使用する手数分布は、棋士棋譜集(2015年11月版)とfloodgate棋譜集(2012~2015年版)から、レート差200以内で256手までの投了棋譜に限定し、先手勝利と後手勝利に分けて規格化を行って得られたものです。それぞれの棋譜集については、以下の記事をご覧ください。
- 棋士の棋譜整理とレート算出:棋士棋譜集(2015年11月版)
- floodgateの棋譜整理とレート算出:floodgate棋譜集(2012年版)
- floodgateの棋譜整理とレート算出:floodgate棋譜集(2013年版)
- floodgateの棋譜整理とレート算出:floodgate棋譜集(2014年版)
- floodgateの棋譜整理とレート算出:floodgate棋譜集(2015年版)
また、それぞれの棋譜集に対応する手数分布については、「手数分布はガンマ分布で近似できるか?」の記事に記載してあります。
各手数における進行度の平均値を以下に示します。各手数において平均を取る際に、すでに投了済みの棋譜はデータから取り除かれています。また、256手までの棋譜に限定しているため、256手においては進行度は全て1になっています。
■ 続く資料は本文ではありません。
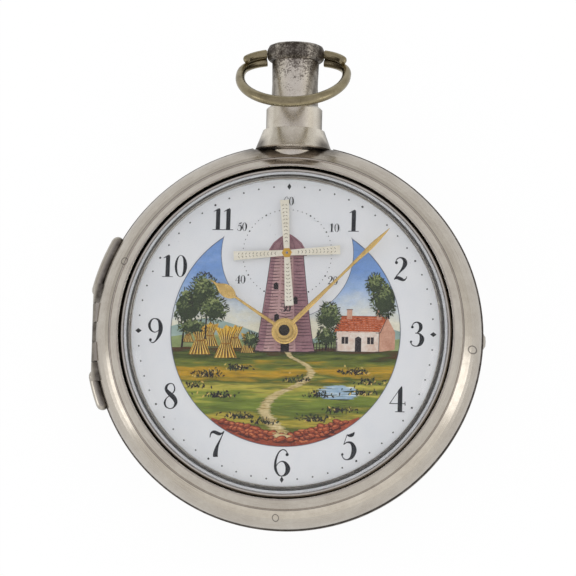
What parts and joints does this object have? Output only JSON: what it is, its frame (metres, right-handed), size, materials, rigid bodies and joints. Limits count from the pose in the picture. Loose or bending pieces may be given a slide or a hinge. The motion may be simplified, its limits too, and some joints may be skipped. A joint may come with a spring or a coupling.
{
  "type": "pair-cased verge watch",
  "caption": "Silver pair-cased verge pocket watch with a painted enamel dial, small seconds shown by windmill sails, a plain pendant and a ring bow.",
  "frame": {"origin": "middle of the flat on the back of the outer case", "axes": "+Z towards the dial, +Y towards the pendant at 12 o'clock, +X towards 3 o'clock"},
  "size_m": [0.0578, 0.0719, 0.0235],
  "materials": {
    "case_silver": "worn polished silver",
    "bow_metal": "dull grey-yellow gunmetal",
    "crystal_glass": "clear polished",
    "dial_enamel": "fired white enamel, painted",
    "gilt_brass": "matt fire gilding",
    "wheel_brass": "polished brass",
    "hand_gilt": "gilt, polished",
    "sail_silver": "silvered, grained",
    "steel": "polished",
    "blued_steel": "blued"
  },
  "bodies": {
    "case": {"outer_back": "case_silver", "outer_hinge_pin": "steel", "inner_back": "case_silver", "inner_hinge_pin": "steel", "pendant": "case_silver", "dial": "dial_enamel", "dial_plate": "gilt_brass", "movement_joint_pin": "steel", "pillar_plate": "gilt_brass", "top_plate": "gilt_brass", "pillars": "gilt_brass", "pillar_pins": "steel", "barrel_arbor": "steel", "chain_run": "steel", "potence": "gilt_brass", "counter_potence": "gilt_brass", "balance_spring": "blued_steel", "spring_stud": "steel", "balance_cock": "gilt_brass", "cock_screw": "blued_steel", "regulator_slide": "gilt_brass", "minute_post": "steel", "setup_ratchet": "steel"},
    "outer_bezel": {"outer_bezel": "case_silver"},
    "inner_bezel": {"inner_bezel": "case_silver", "crystal": "crystal_glass"},
    "push_button": {"push_button": "case_silver"},
    "catch_spring": {"catch_spring": "steel"},
    "bow": {"bow": "bow_metal", "bow_pin": "steel"},
    "latch_bolt": {"latch_bolt": "steel"},
    "centre": {"centre_wheel": "wheel_brass", "centre_arbor": "steel", "cannon_pinion": "steel", "minute_hand": "hand_gilt", "hand_pin": "steel"},
    "third": {"third_wheel": "wheel_brass", "third_arbor": "steel"},
    "contrate": {"contrate_wheel": "wheel_brass", "contrate_arbor": "steel", "sails": "sail_silver"},
    "crown": {"crown_wheel": "wheel_brass", "crown_arbor": "steel"},
    "fusee": {"fusee": "gilt_brass", "great_wheel": "wheel_brass", "fusee_arbor": "steel"},
    "barrel": {"barrel": "gilt_brass", "barrel_lid": "gilt_brass", "mainspring": "steel", "chain_coil": "steel"},
    "minute_wheel": {"minute_wheel": "wheel_brass"},
    "hour": {"hour_wheel": "wheel_brass", "hour_hand": "hand_gilt"},
    "balance": {"verge_staff": "steel", "balance_wheel": "wheel_brass"},
    "regulator_disc": {"regulator_disc": "sail_silver"},
    "regulator_rack": {"regulator_rack": "steel"}
  },
  "joints": [
    {"name": "outer_bezel_hinge", "type": "hinge", "parent": "case", "child": "outer_bezel", "pos_m": [-0.0277, 0.0002, 0.01265], "axis": [0, -1, 0], "range_deg": [0, 100]},
    {"name": "inner_bezel_hinge", "type": "hinge", "parent": "case", "child": "inner_bezel", "pos_m": [-0.0254, 0, 0.015], "axis": [0, -1, 0], "range_deg": [0, 95]},
    {"name": "push_button_slide", "type": "slide", "parent": "case", "child": "push_button", "axis": [-1, 0, 0], "range_m": [0, 0.0007], "stiffness_N_per_m": 600},
    {"name": "catch_spring_flex", "type": "hinge", "parent": "case", "child": "catch_spring", "pos_m": [0.02544, -0.009, 0.0105], "axis": [0, 0, 1], "range_deg": [0, 4.6]},
    {"name": "bow_pivot", "type": "hinge", "parent": "case", "child": "bow", "pos_m": [0, 0.04215, 0.0122], "axis": [1, 0, 0], "range_deg": [-277, 22]},
    {"name": "latch_bolt_slide", "type": "slide", "parent": "case", "child": "latch_bolt", "axis": [0, 1, 0], "range_m": [0, 0.0006], "stiffness_N_per_m": 200},
    {"name": "centre_spin", "type": "hinge", "parent": "case", "child": "centre", "pos_m": [0, 0, 0.012], "axis": [0, 0, -1], "continuous": true},
    {"name": "third_spin", "type": "hinge", "parent": "case", "child": "third", "pos_m": [-0.0055, 0.0058, 0.01], "axis": [0, 0, -1], "continuous": true},
    {"name": "contrate_spin", "type": "hinge", "parent": "case", "child": "contrate", "pos_m": [0, 0.0115, 0.01], "axis": [0, 0, -1], "continuous": true},
    {"name": "crown_spin", "type": "hinge", "parent": "case", "child": "crown", "pos_m": [0.00424, 0.00726, 0.0105], "axis": [0.7071, -0.7071, 0], "continuous": true},
    {"name": "fusee_spin", "type": "hinge", "parent": "case", "child": "fusee", "pos_m": [0.0056, -0.0097, 0.01], "axis": [0, 0, -1], "continuous": true},
    {"name": "barrel_spin", "type": "hinge", "parent": "case", "child": "barrel", "pos_m": [-0.0098, -0.0086, 0.009], "axis": [0, 0, -1], "continuous": true},
    {"name": "minute_wheel_spin", "type": "hinge", "parent": "case", "child": "minute_wheel", "pos_m": [0, -0.0048, 0.015], "axis": [0, 0, -1], "continuous": true},
    {"name": "hour_spin", "type": "hinge", "parent": "case", "child": "hour", "pos_m": [0, 0, 0.015], "axis": [0, 0, -1], "continuous": true},
    {"name": "balance_swing", "type": "hinge", "parent": "case", "child": "balance", "pos_m": [0.00721, 0.00429, 0.008], "axis": [0, 0, 1], "range_deg": [-55, 55], "stiffness_Nm_per_rad": 0.000002},
    {"name": "regulator_turn", "type": "hinge", "parent": "case", "child": "regulator_disc", "pos_m": [-0.0041, 0.0002, 0.005], "axis": [0, 0, 1], "range_deg": [-90, 90]},
    {"name": "regulator_rack_turn", "type": "hinge", "parent": "case", "child": "regulator_rack", "pos_m": [0.00721, 0.00429, 0.005], "axis": [0, 0, 1], "range_deg": [-15, 15]}
  ],
  "couplings": [
    {"joint": "inner_bezel_hinge", "follows": "outer_bezel_hinge", "ratio": 0.85},
    {"joint": "catch_spring_flex", "follows": "push_button_slide", "rad_per_m": 111},
    {"joint": "third_spin", "follows": "centre_spin", "ratio": -8},
    {"joint": "contrate_spin", "follows": "centre_spin", "ratio": 60},
    {"joint": "crown_spin", "follows": "centre_spin", "ratio": 480},
    {"joint": "fusee_spin", "follows": "centre_spin", "ratio": -0.22222},
    {"joint": "barrel_spin", "follows": "centre_spin", "ratio": -0.135},
    {"joint": "minute_wheel_spin", "follows": "centre_spin", "ratio": -0.33333},
    {"joint": "hour_spin", "follows": "centre_spin", "ratio": 0.083333},
    {"joint": "regulator_rack_turn", "follows": "regulator_turn", "ratio": -0.13333}
  ]
}
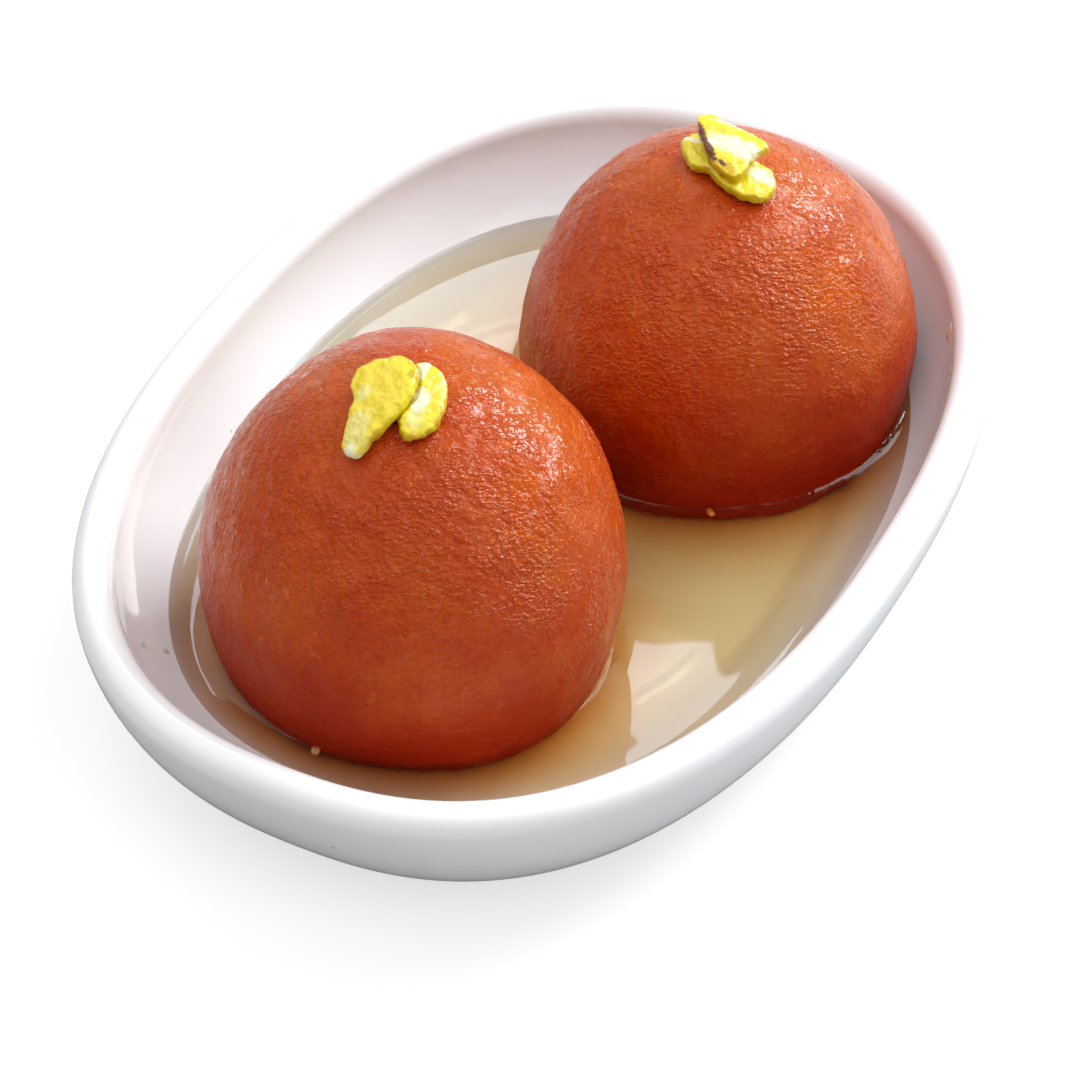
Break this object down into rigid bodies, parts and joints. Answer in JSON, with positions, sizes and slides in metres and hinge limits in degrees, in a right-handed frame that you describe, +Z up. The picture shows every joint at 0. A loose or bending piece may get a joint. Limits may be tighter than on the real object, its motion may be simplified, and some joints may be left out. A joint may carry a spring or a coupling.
{
  "type": "gulab jamun",
  "caption": "Soft fried milk-dough balls in sugar syrup, topped with pistachio slivers, served in a small oval porcelain dish",
  "frame": {"origin": "middle of the dish's base, on the surface it stands on", "axes": "+X along the dish's length, towards the lower ball; +Y across it; +Z up"},
  "size_m": [0.12, 0.0894, 0.0471],
  "materials": {
    "porcelain": "smooth white glaze",
    "syrup": "clear, pale golden, wet",
    "fried_skin": "fried brown skin, finely wrinkled and wet with syrup",
    "pistachio": "cut nut, yellow-green with a cream heart"
  },
  "bodies": {
    "root": {"dish": "porcelain", "syrup": "syrup", "jamun_front": "fried_skin", "jamun_rear": "fried_skin", "pistachio_front_long": "pistachio", "pistachio_front_round": "pistachio", "pistachio_rear_under": "pistachio", "pistachio_rear_top": "pistachio"}
  },
  "joints": []
}
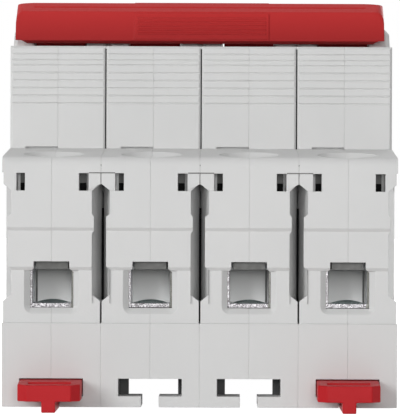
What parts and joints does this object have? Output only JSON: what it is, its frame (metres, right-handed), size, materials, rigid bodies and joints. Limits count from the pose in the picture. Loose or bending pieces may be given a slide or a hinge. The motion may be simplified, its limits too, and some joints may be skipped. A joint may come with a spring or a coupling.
{
  "type": "modular circuit breaker",
  "caption": "Rail-mounted modular breaker with several poles side by side, one tied handle bar, screw clamp terminals at both ends and sliding rail clips.",
  "frame": {"origin": "middle of the seat for the 35 mm rail, on the back of the case, between the two middle modules", "axes": "+X across the modules, +Y towards the line terminals (away from the handle at rest), +Z to the front, where the handle is"},
  "size_m": [0.072, 0.093, 0.0762],
  "materials": {
    "case_grey": "light grey moulded plastic with a fine spark-eroded grain",
    "handle_red": "red moulded plastic, satin",
    "toggle_red": "red moulded plastic, satin",
    "clip_red": "red moulded plastic, satin",
    "clamp_steel": "zinc-plated pressed steel with sheared, serrated edges",
    "screw_steel": "zinc-plated steel",
    "spring_steel": "drawn steel wire",
    "contact_copper": "tinned copper with silver contact pads",
    "coil_copper": "enamelled copper winding on a bobbin",
    "bimetal_strip": "rolled bimetal strip welded to its tongue",
    "chute_steel": "steel splitter plates in fibre cheeks"
  },
  "bodies": {
    "case": {"shell_left_1": "case_grey", "shell_right_1": "case_grey", "fixed_contact_1": "contact_copper", "arc_chute_1": "chute_steel", "trip_coil_1": "coil_copper", "bimetal_1": "bimetal_strip", "shell_left_2": "case_grey", "shell_right_2": "case_grey", "fixed_contact_2": "contact_copper", "arc_chute_2": "chute_steel", "trip_coil_2": "coil_copper", "bimetal_2": "bimetal_strip", "shell_left_3": "case_grey", "shell_right_3": "case_grey", "fixed_contact_3": "contact_copper", "arc_chute_3": "chute_steel", "trip_coil_3": "coil_copper", "bimetal_3": "bimetal_strip", "shell_left_4": "case_grey", "shell_right_4": "case_grey", "fixed_contact_4": "contact_copper", "arc_chute_4": "chute_steel", "trip_coil_4": "coil_copper", "bimetal_4": "bimetal_strip"},
    "handle": {"handle_bar": "handle_red", "toggle_1": "toggle_red", "toggle_2": "toggle_red", "toggle_3": "toggle_red", "toggle_4": "toggle_red"},
    "link_1_body": {"toggle_link_1": "spring_steel"},
    "arm_1_body": {"contact_arm_1": "contact_copper"},
    "line_screw_1_body": {"line_screw_1": "screw_steel"},
    "line_cage_1_body": {"line_cage_1": "clamp_steel"},
    "load_screw_1_body": {"load_screw_1": "screw_steel"},
    "load_cage_1_body": {"load_cage_1": "clamp_steel"},
    "link_2_body": {"toggle_link_2": "spring_steel"},
    "arm_2_body": {"contact_arm_2": "contact_copper"},
    "line_screw_2_body": {"line_screw_2": "screw_steel"},
    "line_cage_2_body": {"line_cage_2": "clamp_steel"},
    "load_screw_2_body": {"load_screw_2": "screw_steel"},
    "load_cage_2_body": {"load_cage_2": "clamp_steel"},
    "link_3_body": {"toggle_link_3": "spring_steel"},
    "arm_3_body": {"contact_arm_3": "contact_copper"},
    "line_screw_3_body": {"line_screw_3": "screw_steel"},
    "line_cage_3_body": {"line_cage_3": "clamp_steel"},
    "load_screw_3_body": {"load_screw_3": "screw_steel"},
    "load_cage_3_body": {"load_cage_3": "clamp_steel"},
    "link_4_body": {"toggle_link_4": "spring_steel"},
    "arm_4_body": {"contact_arm_4": "contact_copper"},
    "line_screw_4_body": {"line_screw_4": "screw_steel"},
    "line_cage_4_body": {"line_cage_4": "clamp_steel"},
    "load_screw_4_body": {"load_screw_4": "screw_steel"},
    "load_cage_4_body": {"load_cage_4": "clamp_steel"},
    "clip_1_body": {"rail_clip_1": "clip_red"},
    "clip_4_body": {"rail_clip_4": "clip_red"}
  },
  "joints": [
    {"name": "handle_swing", "type": "hinge", "parent": "case", "child": "handle", "pos_m": [0, 0, 0.0458], "axis": [-1, 0, 0], "range_deg": [0, 66]},
    {"name": "link_1_pivot", "type": "hinge", "parent": "handle", "child": "link_1_body", "pos_m": [-0.027, 0.00272, 0.04161], "axis": [1, 0, 0], "range_deg": [0, 66.01]},
    {"name": "arm_1_hinge", "type": "hinge", "parent": "case", "child": "arm_1_body", "pos_m": [-0.027, 0, 0.0247], "axis": [1, 0, 0], "range_deg": [0, 31.62]},
    {"name": "line_screw_1_turn", "type": "hinge", "parent": "case", "child": "line_screw_1_body", "pos_m": [-0.027, 0.03645, 0.0324], "axis": [0, 0, -1], "range_deg": [0, 2432]},
    {"name": "line_cage_1_lift", "type": "slide", "parent": "case", "child": "line_cage_1_body", "axis": [0, 0, 1], "range_m": [0, 0.0054]},
    {"name": "load_screw_1_turn", "type": "hinge", "parent": "case", "child": "load_screw_1_body", "pos_m": [-0.027, -0.03645, 0.0324], "axis": [0, 0, -1], "range_deg": [0, 2432]},
    {"name": "load_cage_1_lift", "type": "slide", "parent": "case", "child": "load_cage_1_body", "axis": [0, 0, 1], "range_m": [0, 0.0054]},
    {"name": "link_2_pivot", "type": "hinge", "parent": "handle", "child": "link_2_body", "pos_m": [-0.009, 0.00272, 0.04161], "axis": [1, 0, 0], "range_deg": [0, 66.01]},
    {"name": "arm_2_hinge", "type": "hinge", "parent": "case", "child": "arm_2_body", "pos_m": [-0.009, 0, 0.0247], "axis": [1, 0, 0], "range_deg": [0, 31.62]},
    {"name": "line_screw_2_turn", "type": "hinge", "parent": "case", "child": "line_screw_2_body", "pos_m": [-0.009, 0.03645, 0.0324], "axis": [0, 0, -1], "range_deg": [0, 2432]},
    {"name": "line_cage_2_lift", "type": "slide", "parent": "case", "child": "line_cage_2_body", "axis": [0, 0, 1], "range_m": [0, 0.0054]},
    {"name": "load_screw_2_turn", "type": "hinge", "parent": "case", "child": "load_screw_2_body", "pos_m": [-0.009, -0.03645, 0.0324], "axis": [0, 0, -1], "range_deg": [0, 2432]},
    {"name": "load_cage_2_lift", "type": "slide", "parent": "case", "child": "load_cage_2_body", "axis": [0, 0, 1], "range_m": [0, 0.0054]},
    {"name": "link_3_pivot", "type": "hinge", "parent": "handle", "child": "link_3_body", "pos_m": [0.009, 0.00272, 0.04161], "axis": [1, 0, 0], "range_deg": [0, 66.01]},
    {"name": "arm_3_hinge", "type": "hinge", "parent": "case", "child": "arm_3_body", "pos_m": [0.009, 0, 0.0247], "axis": [1, 0, 0], "range_deg": [0, 31.62]},
    {"name": "line_screw_3_turn", "type": "hinge", "parent": "case", "child": "line_screw_3_body", "pos_m": [0.009, 0.03645, 0.0324], "axis": [0, 0, -1], "range_deg": [0, 2432]},
    {"name": "line_cage_3_lift", "type": "slide", "parent": "case", "child": "line_cage_3_body", "axis": [0, 0, 1], "range_m": [0, 0.0054]},
    {"name": "load_screw_3_turn", "type": "hinge", "parent": "case", "child": "load_screw_3_body", "pos_m": [0.009, -0.03645, 0.0324], "axis": [0, 0, -1], "range_deg": [0, 2432]},
    {"name": "load_cage_3_lift", "type": "slide", "parent": "case", "child": "load_cage_3_body", "axis": [0, 0, 1], "range_m": [0, 0.0054]},
    {"name": "link_4_pivot", "type": "hinge", "parent": "handle", "child": "link_4_body", "pos_m": [0.027, 0.00272, 0.04161], "axis": [1, 0, 0], "range_deg": [0, 66.01]},
    {"name": "arm_4_hinge", "type": "hinge", "parent": "case", "child": "arm_4_body", "pos_m": [0.027, 0, 0.0247], "axis": [1, 0, 0], "range_deg": [0, 31.62]},
    {"name": "line_screw_4_turn", "type": "hinge", "parent": "case", "child": "line_screw_4_body", "pos_m": [0.027, 0.03645, 0.0324], "axis": [0, 0, -1], "range_deg": [0, 2432]},
    {"name": "line_cage_4_lift", "type": "slide", "parent": "case", "child": "line_cage_4_body", "axis": [0, 0, 1], "range_m": [0, 0.0054]},
    {"name": "load_screw_4_turn", "type": "hinge", "parent": "case", "child": "load_screw_4_body", "pos_m": [0.027, -0.03645, 0.0324], "axis": [0, 0, -1], "range_deg": [0, 2432]},
    {"name": "load_cage_4_lift", "type": "slide", "parent": "case", "child": "load_cage_4_body", "axis": [0, 0, 1], "range_m": [0, 0.0054]},
    {"name": "clip_1_slide", "type": "slide", "parent": "case", "child": "clip_1_body", "axis": [0, -1, 0], "range_m": [0, 0.0045]},
    {"name": "clip_4_slide", "type": "slide", "parent": "case", "child": "clip_4_body", "axis": [0, -1, 0], "range_m": [0, 0.0045]}
  ],
  "couplings": [
    {"joint": "link_1_pivot", "follows": "handle_swing", "ratio": 1},
    {"joint": "arm_1_hinge", "follows": "handle_swing", "ratio": 0.4788},
    {"joint": "line_screw_1_turn", "follows": "line_cage_1_lift", "rad_per_m": 7854},
    {"joint": "load_screw_1_turn", "follows": "load_cage_1_lift", "rad_per_m": 7854},
    {"joint": "link_2_pivot", "follows": "handle_swing", "ratio": 1},
    {"joint": "arm_2_hinge", "follows": "handle_swing", "ratio": 0.4788},
    {"joint": "line_screw_2_turn", "follows": "line_cage_2_lift", "rad_per_m": 7854},
    {"joint": "load_screw_2_turn", "follows": "load_cage_2_lift", "rad_per_m": 7854},
    {"joint": "link_3_pivot", "follows": "handle_swing", "ratio": 1},
    {"joint": "arm_3_hinge", "follows": "handle_swing", "ratio": 0.4788},
    {"joint": "line_screw_3_turn", "follows": "line_cage_3_lift", "rad_per_m": 7854},
    {"joint": "load_screw_3_turn", "follows": "load_cage_3_lift", "rad_per_m": 7854},
    {"joint": "link_4_pivot", "follows": "handle_swing", "ratio": 1},
    {"joint": "arm_4_hinge", "follows": "handle_swing", "ratio": 0.4788},
    {"joint": "line_screw_4_turn", "follows": "line_cage_4_lift", "rad_per_m": 7854},
    {"joint": "load_screw_4_turn", "follows": "load_cage_4_lift", "rad_per_m": 7854}
  ]
}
どちらの棋譜集においても、グラフの概形は似たような形になっています。これは元々の手数分布が似ているためです。ただ、詳細に見ていくと違いもあり、例えば、floodgate棋譜集の方が棋士棋譜集よりも全体的に進行度が低めに出ています。これは、floodgate棋譜集の方が棋士棋譜集よりも平均手数が大きいことに由来します。
仮に、進行度を機械的に3分割して、“序盤”/“中盤”/“終盤”を区別したとすると、平均値で見た場合、棋士棋譜集では、36手までが“序盤”、75手までが“中盤”ということになり、また、floodgate棋譜集では、41手までが“序盤”、85手までが“中盤”ということになります。平均手数が約16手ほど違うため、それぞれの区分の長さも約5手ほど変わるようです。平均手数の違いが主に投了のスタイルに由来すると考えるとすると、この結果は余り納得いくものではないかもしれませんが、仮に機械的に定義した場合にはそうなるという結果です。
続いて、各手数における進行度の標準偏差を示します。これは、上図の平均値を推定値だと考えた時に推定の誤差の目安となる量です。標準偏差についての詳細は、「平均と標準偏差:それって不偏推定値?」の記事をご参照ください。
結果を見ると、やはりデータのばらつきが大きく、手数の情報からだけでは精度よく推定することができないということが確認できます。この結果は、将棋において「対局中に進行度を推測する」ことの難しさを示すものだと言えるでしょう。
これ以上の精度で進行度を推測するには、局面の情報が必要になります。上述の先行研究で行われているように、手数に加えて、持ち駒の数等の適当な変数群を用意して、機械学習の手法で最適化を行えば、それなりに高精度な推測も可能になるものと思われます。ただ、詳しいことは実際にやってみないと何とも言えません。
以上、今回は「手数分布のみから進行度を推定するとどうなるか」という結果を示しました。やはり高精度の推測を行うには、局面情報を活用する必要があるようです。
また、今回の手法は、精度には疑問符が付くものの、局面情報に依らずに手軽に推測値が得られるという点では優れた面も有しています。特に、「手数分布はガンマ分布で近似できるか?」の記事で提示したガンマ分布近似を併用すると、直接的に手数分布を使わなくても、手数分布の平均と標準偏差の値のみから進行度の近似推定値を簡単に算出することもできるようになります。進行度推定の第零近似(様々な補正を加える前の最も荒削りな近似値)として、何かの役に立つこともあるかもしれません。